La devaluación que no quieres ver: cuando el dólar baja, pero tu dinero también
Inteligencia Financiera Global
Durante décadas nos enseñaron a mirar la devaluación con un solo termómetro: el tipo de cambio.
Si el dólar subía, había problema.
Si bajaba, respirábamos tranquilos.
Hoy ese reflejo es no solo insuficiente, sino peligroso.
Mientras el dólar se desliza hacia abajo frente al peso, el oro y la plata marcan máximos históricos. La plata acaba de romper niveles que no se veían desde 1979. El oro supera con holgura los récords más optimistas. Y, sin embargo, muchos siguen celebrando un “dólar barato” como si eso fuera sinónimo de bienestar.
No lo es.
La devaluación real no se mide en dólares
Todas las monedas del mundo —sin excepción— nacieron ligadas al oro y la plata. El dinero fiat, tal como lo conocemos hoy, es un experimento extremadamente joven: apenas medio siglo desde que el dólar rompió formalmente su vínculo con el oro, en 1971.
El oro, en cambio, tiene más de cinco mil años de historia monetaria.
Por eso, cuando se quiere entender si una moneda pierde valor, no hay que mirarla frente a otra moneda igual de frágil, sino frente al dinero real.
Y ahí la evidencia es brutal: el peso y el dólar se han desplomado frente al oro.
Que el peso esté “menos mal” que el dólar no significa que esté bien. Solo significa que el enfermo más grave hoy es el dólar: endeudado, inflado por gasto público, sostenido por tasas artificialmente bajas y con un banco central cada vez más presionado políticamente.
El error de confundir estabilidad macro con bienestar personal
Otro engaño frecuente es creer que la estabilidad macroeconómica se traduce automáticamente en bienestar cotidiano.
No es así.
Las estadísticas oficiales pueden mostrar inflación “controlada”, crecimiento “moderado” o estabilidad cambiaria. Pero la inflación real —la que vive cada familia— siempre es más alta, porque no consumimos lo mismo, ni en los mismos lugares, ni en las mismas proporciones que la canasta oficial.
El supermercado, los servicios, la educación y la salud cuentan otra historia.
Una historia donde el dinero alcanza para menos, aunque el dólar baje.
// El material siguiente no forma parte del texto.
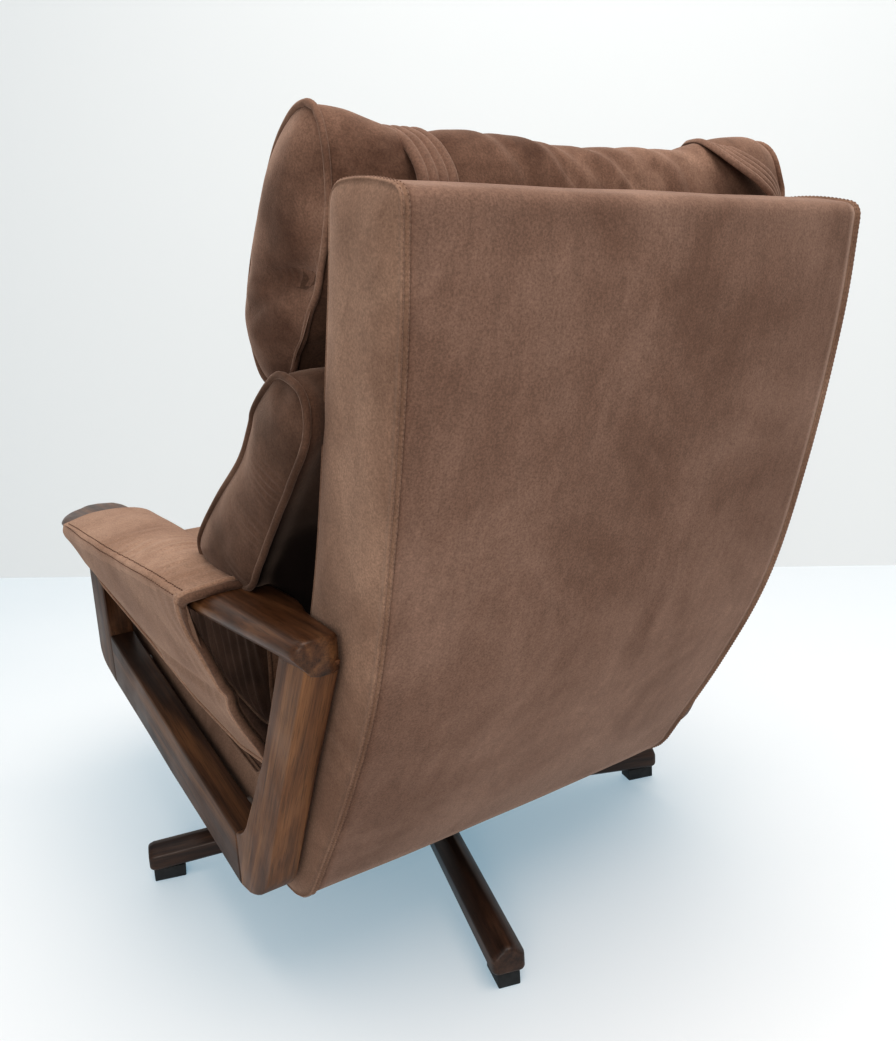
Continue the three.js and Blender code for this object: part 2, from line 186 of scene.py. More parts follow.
def velvet(name, dark, middle, light, fade=None):
    """Brushed cotton velvet: large patches of nap lying this way and that, streaks and a fine pile.

    fade is a pair of heights in metres between which the colour sinks into painted shade, near-black below the
    first, for the shadow in a gap.
    """
    material, tree, shader = new_material(name, roughness=0.92, specular_ior_level=0.12)
    shader.inputs["Sheen Weight"].default_value = 0.26
    shader.inputs["Sheen Roughness"].default_value = 0.4
    shader.inputs["Sheen Tint"].default_value = (1.0, 0.72, 0.58, 1)
    plain = object_space(tree)
    patches = cloud(tree, plain, 5.5, 4, 0.6, 0.5)
    colour = ramp(tree, patches, [(0.34, dark), (0.5, middle), (0.68, light)])
    strokes = cloud(tree, object_space(tree, (0.2, 0.1, 0.15), (80, 40, 22)), 1.0, 5, 0.7, 0.6)
    stroke_tone = ramp(tree, strokes, [(0.32, grey(0.40)), (0.5, grey(0.5)), (0.7, grey(0.59))])
    colour = blend_colours(tree, 0.5, colour, stroke_tone, "OVERLAY")
    pile = cloud(tree, plain, 420, 4, 0.75)
    pile_tone = ramp(tree, pile, [(0.36, grey(0.16)), (0.5, grey(0.5)), (0.64, grey(0.84))])
    colour = blend_colours(tree, 0.34, colour, pile_tone, "OVERLAY")
    # painted shade: below the fade heights the colour is darkened towards near-black
    if fade:
        height = node(tree, "ShaderNodeSeparateXYZ", {"Vector": plain}).outputs["Z"]
        inputs = {"Value": height, "From Min": fade[0], "From Max": fade[1]}
        share = node(tree, "ShaderNodeMapRange", inputs).outputs[0]
        colour = blend_colours(tree, share, PAINTED_GAP_SHADE, colour)
    tree.links.new(colour, shader.inputs["Base Color"])
    coarse = bump(tree, cloud(tree, plain, 95, 3, 0.6), 0.22, 0.0012)
    tree.links.new(bump(tree, pile, 0.5, 0.0006, coarse), shader.inputs["Normal"])
    return material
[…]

Ahorrar ya no alcanza. Invertir mal, tampoco
En este contexto, insistir en el ahorro en dinero fiat es condenarse a perder poder adquisitivo lentamente. Y hacerlo en instrumentos de deuda de corto plazo, como CETES, es aceptar rendimientos que ya no compensan la pérdida real de valor.
No es una opinión ideológica: es una consecuencia matemática de tasas a la baja, déficits crecientes y monedas debilitadas.
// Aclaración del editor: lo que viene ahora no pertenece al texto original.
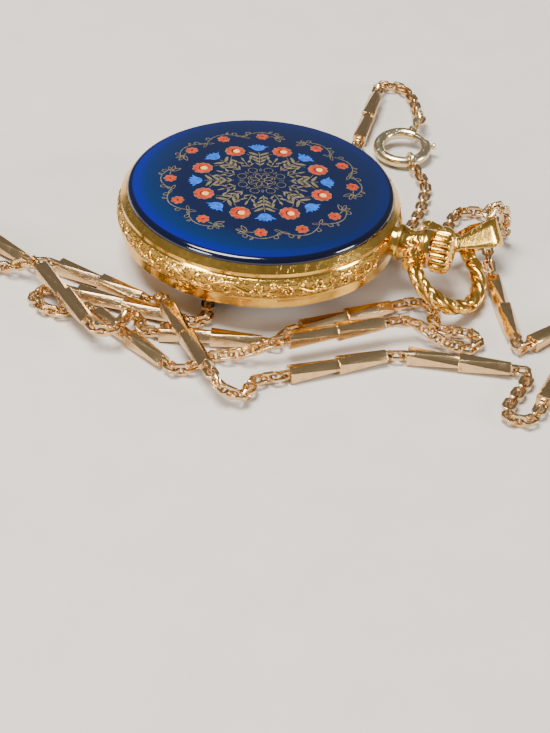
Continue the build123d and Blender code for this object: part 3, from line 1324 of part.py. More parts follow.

La alfabetización financiera empieza por entender algo básico:
Ahorrar no es lo mismo que invertir, y no todo lo que se presenta como inversión realmente lo es.
Oro y plata: el abecedario financiero
El oro y la plata no son “la única inversión”, pero sí son la primera. Son el ABC de la educación financiera.
Quien no tiene ni una pequeña parte de su patrimonio en activos reales, fuera del sistema financiero tradicional, no está diversificado: está expuesto.
Y quien cree que tiene oro solo porque posee un papel, un ETF o una promesa digital, en realidad tiene otra cosa: riesgo de contraparte.
La regla es simple y brutalmente honesta: si no lo tienes en tu mano, no es tuyo.
Más control, menos soberanía individual
A esto se suma un entorno de creciente vigilancia y control financiero. Nuevas regulaciones, registros, trazabilidad total del dinero y una dependencia absoluta del sistema bancario crean un escenario donde todo puede ser congelado, bloqueado o condicionado.
No se trata de paranoia. Se trata de entender que la soberanía financiera personal exige diversificación real, no solo entre activos, sino entre sistemas.
La decisión que sí depende de ti
No controlamos la política monetaria.
No decidimos el nivel de deuda pública.
No votamos las tasas de interés.
Pero sí controlamos nuestra microeconomía: cómo protegemos nuestro capital, cómo invertimos, cómo diversificamos y cómo nos educamos financieramente.
Negar la devaluación porque el dólar baja es mirar el árbol y perder el bosque.
El oro y la plata no “suben por capricho”. Suben porque las monedas pierden valor.
Y esa es una verdad incómoda… pero liberadora.